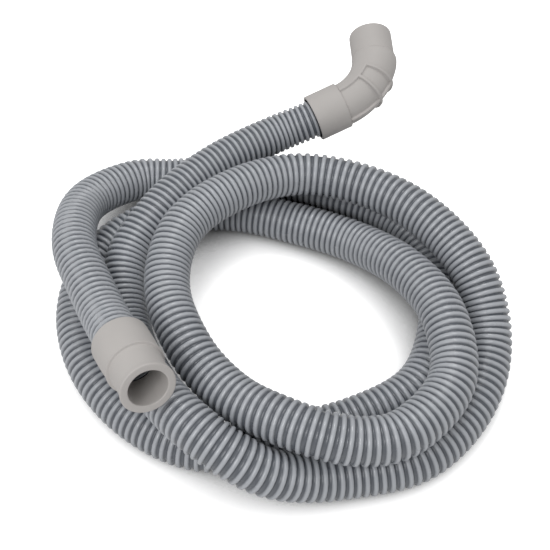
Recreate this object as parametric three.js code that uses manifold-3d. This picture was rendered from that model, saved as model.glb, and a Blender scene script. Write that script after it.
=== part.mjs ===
// Washing machine drain hose, laid in a loose coil: a corrugated hose with a
// straight rubber cuff at one end and a ribbed rubber elbow at the other.
// Millimetres, +Z up, the floor at z = 0.
import * as THREE from 'three';
import { mergeVertices } from 'three/addons/utils/BufferGeometryUtils.js';
import Module from 'manifold-3d';

const wasm = await Module();
wasm.setup();

// Hose
const hoseDiameter = 27.5;
const hoseSides = 12;
const hoseSteps = 80;

// Straight cuff
const cuffLength = 44.5;
const cuffCollarLength = 27.5;
const cuffCollarDiameter = 33.4;
const cuffMouthDiameter = 31.8;
const cuffBoreDiameter = 21.8;
const cuffPocketDepth = 22;
const cuffLip = 1.4;

// Elbow
const elbowCollarLength = 20.8;
const elbowCollarDiameter = 31;
const elbowPipeDiameter = 29.2;
const elbowMouthDiameter = 28.8;
const elbowMouthLength = 18.5;
const elbowLip = 1.1;
const elbowBoreDiameter = 21.6;
const elbowPocketDepth = 18;
const elbowCorner = 26;
const elbowYaw = 4.5;
const elbowPitch = 10;
const bendStep = 3.2;

// Softened edges where the collars begin and where they step down
const collarEdge = 0.8;
const stepEdge = 0.6;

// Ribs on the elbow: two across it at these shares of the bend, three along it
const ribWidth = 2.4;
const ribHeight = 1.4;
const ribRoot = 1.5;
const ribReach = 97;
const crossRibLow = 0.39;
const crossRibHigh = 0.62;
const outsideOfBend = 270;

// Fits
const pocketGap = 0.5;
const floorGap = 0.1;

// Colours
const hoseGrey = 0x7c7f84;
const rubberGrey = 0xb9b4b0;

// Route of the hose from the straight cuff to the elbow: x, y and the height
// of the underside of the hose above the floor.
const route = [
  [-76, -106, 57], [-86, -88, 50], [-96, -69, 43], [-109, -42, 38],
  [-124, -5, 31], [-123, 40, 17], [-93, 70, 5], [-71, 73, 2], [-47, 76, 1],
  [-2, 76, 0], [40, 63, 0], [79, 39, 0], [99, 0, 0], [100, -44, 0],
  [83, -86, 0], [45, -109, 0], [0, -121, 0], [-43, -127, 0], [-82, -108, 0],
  [-111, -74, 1], [-123, -30, 0], [-111, 13, 0], [-76, 41, 0], [-32, 47, 0],
  [12, 35, 1], [51, 15, 6], [80, -19, 21], [97, -57, 29], [97, -101, 28],
  [67, -133, 28], [44, -138, 30], [22, -135, 33], [1, -126, 32],
  [-19, -114, 29], [-35, -99, 28], [-49, -81, 30], [-65, -40, 33],
  [-58, 2, 37], [-28, 33, 36], [13, 53, 29], [57, 44, 28], [93, 16, 30],
  [120, -22, 22], [127, -60, 5], [113, -100, 1], [80, -133, 0],
  [37, -144, 1], [14, -148, 6], [-7, -149, 16], [-26, -143, 26],
  [-43, -132, 31], [-58, -117, 30], [-70, -99, 24], [-88, -57, 12],
  [-93, -10, 19], [-72, 28, 27], [-40, 62, 29], [1, 90, 29], [21, 97, 33],
  [41, 105, 38],
];

const hoseRadius = hoseDiameter / 2;
const points = route.map(([x, y, lift]) => new THREE.Vector3(x, y, lift + floorGap + hoseRadius));
const hoseLine = new THREE.CatmullRomCurve3(points);

// A regular polygon as a shape, with its corners on the circle.
function disc(radius, sides) {
  const corners = [];
  for (let i = 0; i < sides; i += 1) {
    const a = (2 * Math.PI * i) / sides;
    corners.push(new THREE.Vector2(radius * Math.cos(a), radius * Math.sin(a)));
  }
  return new THREE.Shape(corners);
}

function toSolid(geometry) {
  const bare = geometry.clone();
  bare.deleteAttribute('normal');
  bare.deleteAttribute('uv');
  const merged = mergeVertices(bare, 1e-4);
  const mesh = new wasm.Mesh({
    numProp: 3,
    vertProperties: new Float32Array(merged.attributes.position.array),
    triVerts: new Uint32Array(merged.index.array),
  });
  mesh.merge();
  return new wasm.Manifold(mesh);
}

function toMesh(name, solid, colour) {
  const data = solid.getMesh();
  const geometry = new THREE.BufferGeometry();
  geometry.setAttribute('position', new THREE.BufferAttribute(new Float32Array(data.vertProperties), 3));
  geometry.setIndex(new THREE.BufferAttribute(new Uint32Array(data.triVerts), 1));
  geometry.computeVertexNormals();
  const mesh = new THREE.Mesh(geometry, new THREE.MeshStandardMaterial({ color: colour, roughness: 0.6 }));
  mesh.name = name;
  return mesh;
}

// A body of revolution about +X, from rows of distance along X and radius.
function turned(rows, sides) {
  const profile = rows.map(([along, radius]) => new THREE.Vector2(radius, along));
  profile.push(profile[0].clone());
  const geometry = new THREE.LatheGeometry(profile, sides);
  geometry.rotateZ(-Math.PI / 2);
  return toSolid(geometry);
}

// Basis with x along u, y towards w and z square to both.
function basis(u, w, origin) {
  const n = new THREE.Vector3().crossVectors(u, w).normalize();
  const v = new THREE.Vector3().crossVectors(n, u).normalize();
  return new THREE.Matrix4().makeBasis(u, v, n).setPosition(origin);
}

function placed(solid, matrix) {
  return solid.transform(matrix.elements);
}

const group = new THREE.Group();
group.name = 'drain_hose';

// Corrugated hose, a plain round bar along the route
const hoseGeometry = new THREE.ExtrudeGeometry(disc(hoseRadius, hoseSides), {
  steps: hoseSteps,
  extrudePath: hoseLine,
  bevelEnabled: false,
});
group.add(toMesh('corrugated_hose', toSolid(hoseGeometry), hoseGrey));

// Straight cuff: the hose ends in its pocket, the bore goes on to the mouth
const cuffAxis = new THREE.Vector3().subVectors(points[0], points[1]).normalize();
const cuffStart = points[0].clone().addScaledVector(cuffAxis, pocketGap - cuffPocketDepth);
const cuffPocketRadius = hoseRadius + pocketGap;
const cuffSolid = turned([
  [0, cuffPocketRadius],
  [0, cuffCollarDiameter / 2 - collarEdge],
  [collarEdge, cuffCollarDiameter / 2],
  [cuffCollarLength - stepEdge, cuffCollarDiameter / 2],
  [cuffCollarLength, cuffMouthDiameter / 2],
  [cuffLength - cuffLip, cuffMouthDiameter / 2],
  [cuffLength - 0.4 * cuffLip, cuffMouthDiameter / 2 - 0.3 * cuffLip],
  [cuffLength, cuffMouthDiameter / 2 - cuffLip],
  [cuffLength, cuffBoreDiameter / 2],
  [cuffPocketDepth, cuffBoreDiameter / 2],
  [cuffPocketDepth, cuffPocketRadius],
], 32);
const cuffPlace = basis(cuffAxis, new THREE.Vector3(0, 0, 1), cuffStart);
group.add(toMesh('straight_cuff', placed(cuffSolid, cuffPlace), rubberGrey));

// Elbow: laid out flat with the bend in the xy plane, starting at the collar
const last = points.length - 1;
const elbowAxis = new THREE.Vector3().subVectors(points[last], points[last - 1]).normalize();
const elbowStart = points[last].clone().addScaledVector(elbowAxis, pocketGap - elbowPocketDepth);
const yaw = THREE.MathUtils.degToRad(elbowYaw);
const pitch = THREE.MathUtils.degToRad(elbowPitch);
const mouthAxis = new THREE.Vector3(
  -Math.sin(yaw) * Math.cos(pitch),
  Math.cos(yaw) * Math.cos(pitch),
  Math.sin(pitch),
);
const turn = elbowAxis.angleTo(mouthAxis);
const bendRadius = elbowCorner / Math.tan(turn / 2);
const pipeRadius = elbowPipeDiameter / 2;

// Frame across the bend at a share of the turn, x along the pipe.
function across(share, offset) {
  const a = turn * share;
  const matrix = new THREE.Matrix4().makeRotationZ(a);
  matrix.setPosition(
    elbowCollarLength + bendRadius * Math.sin(a) + offset * Math.cos(a),
    bendRadius * (1 - Math.cos(a)) + offset * Math.sin(a),
    0,
  );
  return matrix;
}

// Middle line of the bend, carried straight on at both ends.
class Bend extends THREE.Curve {
  constructor(lengthBefore, lengthAfter) {
    super();
    this.lengthBefore = lengthBefore;
    this.fullLength = lengthBefore + turn * bendRadius + lengthAfter;
  }

  getPoint(t, target = new THREE.Vector3()) {
    const run = t * this.fullLength - this.lengthBefore;
    const share = THREE.MathUtils.clamp(run / (turn * bendRadius), 0, 1);
    return target.setFromMatrixPosition(across(share, run - share * turn * bendRadius));
  }
}

// Round bar along that line.
function bendBar(radius, sides, lengthBefore, lengthAfter) {
  const line = new Bend(lengthBefore, lengthAfter);
  return toSolid(new THREE.ExtrudeGeometry(disc(radius, sides), {
    steps: Math.ceil(line.fullLength / bendStep),
    extrudePath: line,
    bevelEnabled: false,
  }));
}

const mouthRadius = elbowMouthDiameter / 2;
const collar = turned([
  [0, 0],
  [0, elbowCollarDiameter / 2 - collarEdge],
  [collarEdge, elbowCollarDiameter / 2],
  [elbowCollarLength - stepEdge, elbowCollarDiameter / 2],
  [elbowCollarLength, elbowCollarDiameter / 2 - stepEdge],
  [elbowCollarLength, 0],
], 32);
const mouth = turned([
  [0, 0],
  [0, mouthRadius],
  [elbowMouthLength - elbowLip, mouthRadius],
  [elbowMouthLength - 0.4 * elbowLip, mouthRadius - 0.3 * elbowLip],
  [elbowMouthLength, mouthRadius - elbowLip],
  [elbowMouthLength, 0],
], 32);

// Sector of a flat ring as a shape, angles in degrees from +X.
function ringSector(inner, outer, from, to) {
  const a = THREE.MathUtils.degToRad(from);
  const b = THREE.MathUtils.degToRad(to);
  const shape = new THREE.Shape();
  shape.absarc(0, 0, outer, a, b, false);
  shape.absarc(0, 0, inner, b, a, true);
  return shape;
}

// Cross rib: half round the outside of the bend, square to the pipe.
function crossRib(share) {
  const geometry = new THREE.ExtrudeGeometry(
    ringSector(pipeRadius - ribRoot, pipeRadius + ribHeight, outsideOfBend - ribReach, outsideOfBend + ribReach),
    { depth: ribWidth, bevelEnabled: false, curveSegments: 24 },
  );
  geometry.translate(0, 0, -ribWidth / 2);
  geometry.applyMatrix4(new THREE.Matrix4().makeBasis(
    new THREE.Vector3(0, 0, 1),
    new THREE.Vector3(0, 1, 0),
    new THREE.Vector3(-1, 0, 0),
  ));
  return placed(toSolid(geometry), across(share, 0));
}

// Rib along the bend, a ring sector in the plane of the bend.
function longRib(inner, outer, low, high, endShare) {
  const geometry = new THREE.ExtrudeGeometry(
    ringSector(inner, outer, outsideOfBend, outsideOfBend + THREE.MathUtils.radToDeg(turn * endShare)),
    { depth: high - low, bevelEnabled: false, curveSegments: 16 },
  );
  geometry.translate(elbowCollarLength, bendRadius, low);
  return toSolid(geometry);
}

const spine = longRib(
  bendRadius + pipeRadius - ribRoot,
  bendRadius + pipeRadius + ribHeight,
  -ribWidth / 2,
  ribWidth / 2,
  crossRibHigh,
);
const sideAt = bendRadius - pipeRadius * Math.sin(THREE.MathUtils.degToRad(ribReach - 90));
const sideInner = sideAt - ribWidth / 2;
const sideOuter = sideAt + ribWidth / 2;
const ribBottom = pipeRadius - ribRoot;
const ribTop = pipeRadius + ribHeight;
const upperSide = longRib(sideInner, sideOuter, ribBottom, ribTop, crossRibHigh);
const lowerSide = longRib(sideInner, sideOuter, -ribTop, -ribBottom, crossRibHigh);

const elbowPocketRadius = hoseRadius + pocketGap;
const pocket = turned([
  [-1, 0],
  [-1, elbowPocketRadius],
  [elbowPocketDepth, elbowPocketRadius],
  [elbowPocketDepth, 0],
], 32);
const innerWay = bendBar(elbowBoreDiameter / 2, 28, elbowCollarLength - elbowPocketDepth + 0.5, elbowMouthLength + 1);

const elbowSolid = bendBar(pipeRadius, 32, 1, 0.1)
  .add(collar)
  .add(placed(mouth, across(1, 0)))
  .add(crossRib(crossRibLow))
  .add(crossRib(crossRibHigh))
  .add(spine)
  .add(upperSide)
  .add(lowerSide)
  .subtract(pocket)
  .subtract(innerWay);
const elbowPlace = basis(elbowAxis, mouthAxis, elbowStart);
group.add(toMesh('elbow_cuff', placed(elbowSolid, elbowPlace), rubberGrey));

export default group;
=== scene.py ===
"""Washing machine drain hose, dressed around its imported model.

The hose lies in a loose coil on a white floor, with a straight rubber cuff
at one end and a ribbed rubber elbow at the other. Metres, +Z up.
"""

import math

import bpy
import numpy as np
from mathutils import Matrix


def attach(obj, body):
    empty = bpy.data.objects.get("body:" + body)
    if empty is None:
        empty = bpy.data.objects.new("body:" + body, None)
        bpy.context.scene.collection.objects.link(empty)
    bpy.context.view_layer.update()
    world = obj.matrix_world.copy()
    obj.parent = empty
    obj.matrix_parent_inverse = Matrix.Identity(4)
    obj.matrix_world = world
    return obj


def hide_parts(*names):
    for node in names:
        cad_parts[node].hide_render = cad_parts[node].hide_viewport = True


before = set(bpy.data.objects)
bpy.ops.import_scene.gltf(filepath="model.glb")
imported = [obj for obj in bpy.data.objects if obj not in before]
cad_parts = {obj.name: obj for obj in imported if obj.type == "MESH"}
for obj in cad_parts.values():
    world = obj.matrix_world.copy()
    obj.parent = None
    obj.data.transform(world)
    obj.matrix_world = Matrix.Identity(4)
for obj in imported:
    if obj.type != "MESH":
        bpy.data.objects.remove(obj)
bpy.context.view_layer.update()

# Viewpoint
# A long lens held about 65 cm from the coil, looking down on it at 54
# degrees.
view = bpy.data.cameras.new("viewpoint")
view.sensor_width = 36
view.lens = 65.45
view.clip_start = 0.01
viewpoint = bpy.data.objects.new("viewpoint", view)
viewpoint.location = (-0.00135, -0.3796, 0.5275)
viewpoint.rotation_euler = (math.radians(36), 0, 0)
bpy.context.collection.objects.link(viewpoint)
bpy.context.scene.camera = viewpoint
bpy.context.scene.view_settings.view_transform = "Standard"

# Corrugated hose
# Thin grey polypropylene blown into even rings, 27.5 mm over the crests and
# open all the way through. It is stiff enough to keep the loose coil, a little
# over three turns, that it was packed in.
HOSE_RADIUS = 0.01375
HOSE_BORE = 0.0104
NECK_RADIUS = 0.0128
FLOOR_GAP = 0.0001
HOSE_SIDES = 22
BORE_ROWS = 220
GROOVE_DEPTH = 0.0015
CREST_HALF_WIDTH = 0.0015
CREST_HALF_WIDTH_AT_ELBOW = 0.0012
CREST_MOST_OF_SPACING = 0.43
CREST_POWER = 2.6
LINE_STEP = 0.0006
STRAIGHT_TAIL = 0.016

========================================

TASK PROMPT: Repeat exactly the lines from the one containing "const elbowSolid = bendBar(pipeRadius, 32, 1, 0.1)" through the one containing "if empty is", both included, and nothing else.

OUTPUT FOR THIS TASK:
const elbowSolid = bendBar(pipeRadius, 32, 1, 0.1)
  .add(collar)
  .add(placed(mouth, across(1, 0)))
  .add(crossRib(crossRibLow))
  .add(crossRib(crossRibHigh))
  .add(spine)
  .add(upperSide)
  .add(lowerSide)
  .subtract(pocket)
  .subtract(innerWay);
const elbowPlace = basis(elbowAxis, mouthAxis, elbowStart);
group.add(toMesh('elbow_cuff', placed(elbowSolid, elbowPlace), rubberGrey));

export default group;
=== scene.py ===
"""Washing machine drain hose, dressed around its imported model.

The hose lies in a loose coil on a white floor, with a straight rubber cuff
at one end and a ribbed rubber elbow at the other. Metres, +Z up.
"""

import math

import bpy
import numpy as np
from mathutils import Matrix


def attach(obj, body):
    empty = bpy.data.objects.get("body:" + body)
    if empty is None:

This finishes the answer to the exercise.